## Data extract

* begin *

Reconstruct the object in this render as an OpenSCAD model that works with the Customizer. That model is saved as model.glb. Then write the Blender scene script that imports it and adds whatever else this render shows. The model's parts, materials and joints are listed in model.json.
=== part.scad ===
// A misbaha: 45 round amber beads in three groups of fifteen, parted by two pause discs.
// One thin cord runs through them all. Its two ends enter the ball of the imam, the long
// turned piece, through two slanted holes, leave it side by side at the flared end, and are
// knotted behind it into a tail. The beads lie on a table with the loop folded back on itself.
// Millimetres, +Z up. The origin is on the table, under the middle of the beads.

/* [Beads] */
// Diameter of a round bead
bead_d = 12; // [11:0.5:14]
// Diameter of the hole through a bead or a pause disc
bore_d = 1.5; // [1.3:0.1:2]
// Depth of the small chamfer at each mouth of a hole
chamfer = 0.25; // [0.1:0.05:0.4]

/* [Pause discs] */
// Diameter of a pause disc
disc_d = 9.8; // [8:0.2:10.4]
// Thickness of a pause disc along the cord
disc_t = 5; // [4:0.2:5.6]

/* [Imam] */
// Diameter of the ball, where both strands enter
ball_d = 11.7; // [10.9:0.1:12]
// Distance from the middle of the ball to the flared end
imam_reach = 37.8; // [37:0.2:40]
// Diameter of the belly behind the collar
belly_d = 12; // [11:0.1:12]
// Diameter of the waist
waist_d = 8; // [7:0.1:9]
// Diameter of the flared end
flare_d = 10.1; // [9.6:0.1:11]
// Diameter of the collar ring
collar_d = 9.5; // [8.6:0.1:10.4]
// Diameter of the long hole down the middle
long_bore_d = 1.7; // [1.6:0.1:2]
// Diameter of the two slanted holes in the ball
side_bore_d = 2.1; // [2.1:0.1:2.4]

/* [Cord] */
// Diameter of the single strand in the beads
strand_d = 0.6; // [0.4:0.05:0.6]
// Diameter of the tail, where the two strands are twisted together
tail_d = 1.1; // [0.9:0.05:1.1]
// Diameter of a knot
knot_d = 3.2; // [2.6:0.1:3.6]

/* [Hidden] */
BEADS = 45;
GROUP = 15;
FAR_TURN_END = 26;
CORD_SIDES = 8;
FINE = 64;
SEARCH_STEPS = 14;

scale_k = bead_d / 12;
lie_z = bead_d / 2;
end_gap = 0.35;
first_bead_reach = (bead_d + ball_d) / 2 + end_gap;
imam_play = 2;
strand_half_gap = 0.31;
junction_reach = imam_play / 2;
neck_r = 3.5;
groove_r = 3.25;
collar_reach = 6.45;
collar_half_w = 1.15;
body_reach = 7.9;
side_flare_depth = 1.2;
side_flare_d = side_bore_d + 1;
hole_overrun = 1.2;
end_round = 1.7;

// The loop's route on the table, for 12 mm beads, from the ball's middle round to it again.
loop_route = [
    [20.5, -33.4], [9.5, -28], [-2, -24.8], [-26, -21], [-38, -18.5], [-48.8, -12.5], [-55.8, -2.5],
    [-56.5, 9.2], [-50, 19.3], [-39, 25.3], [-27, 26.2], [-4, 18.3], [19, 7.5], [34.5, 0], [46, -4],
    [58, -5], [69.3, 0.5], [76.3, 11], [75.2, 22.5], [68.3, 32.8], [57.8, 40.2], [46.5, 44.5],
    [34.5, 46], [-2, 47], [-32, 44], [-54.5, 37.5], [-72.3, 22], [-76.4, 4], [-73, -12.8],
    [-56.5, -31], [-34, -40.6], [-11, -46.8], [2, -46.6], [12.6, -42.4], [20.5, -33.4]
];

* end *
* begin *

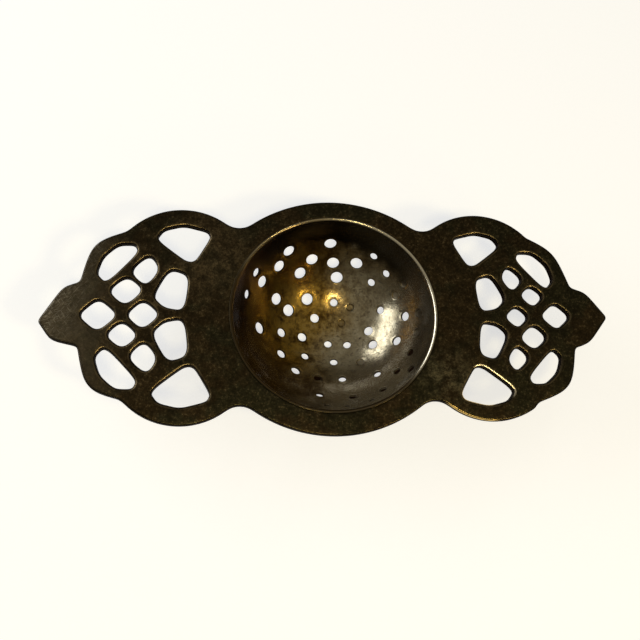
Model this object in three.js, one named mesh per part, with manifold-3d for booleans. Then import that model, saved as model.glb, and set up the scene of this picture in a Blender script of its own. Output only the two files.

* end *

## Directions
Reproduce exactly the lines from the line with "Reconstruct the object" to the line with "disc_t = 5; // [4:0.2:5.6]", both end lines included.

## Expected answer
Reconstruct the object in this render as an OpenSCAD model that works with the Customizer. That model is saved as model.glb. Then write the Blender scene script that imports it and adds whatever else this render shows. The model's parts, materials and joints are listed in model.json.
=== part.scad ===
// A misbaha: 45 round amber beads in three groups of fifteen, parted by two pause discs.
// One thin cord runs through them all. Its two ends enter the ball of the imam, the long
// turned piece, through two slanted holes, leave it side by side at the flared end, and are
// knotted behind it into a tail. The beads lie on a table with the loop folded back on itself.
// Millimetres, +Z up. The origin is on the table, under the middle of the beads.

/* [Beads] */
// Diameter of a round bead
bead_d = 12; // [11:0.5:14]
// Diameter of the hole through a bead or a pause disc
bore_d = 1.5; // [1.3:0.1:2]
// Depth of the small chamfer at each mouth of a hole
chamfer = 0.25; // [0.1:0.05:0.4]

/* [Pause discs] */
// Diameter of a pause disc
disc_d = 9.8; // [8:0.2:10.4]
// Thickness of a pause disc along the cord
disc_t = 5; // [4:0.2:5.6]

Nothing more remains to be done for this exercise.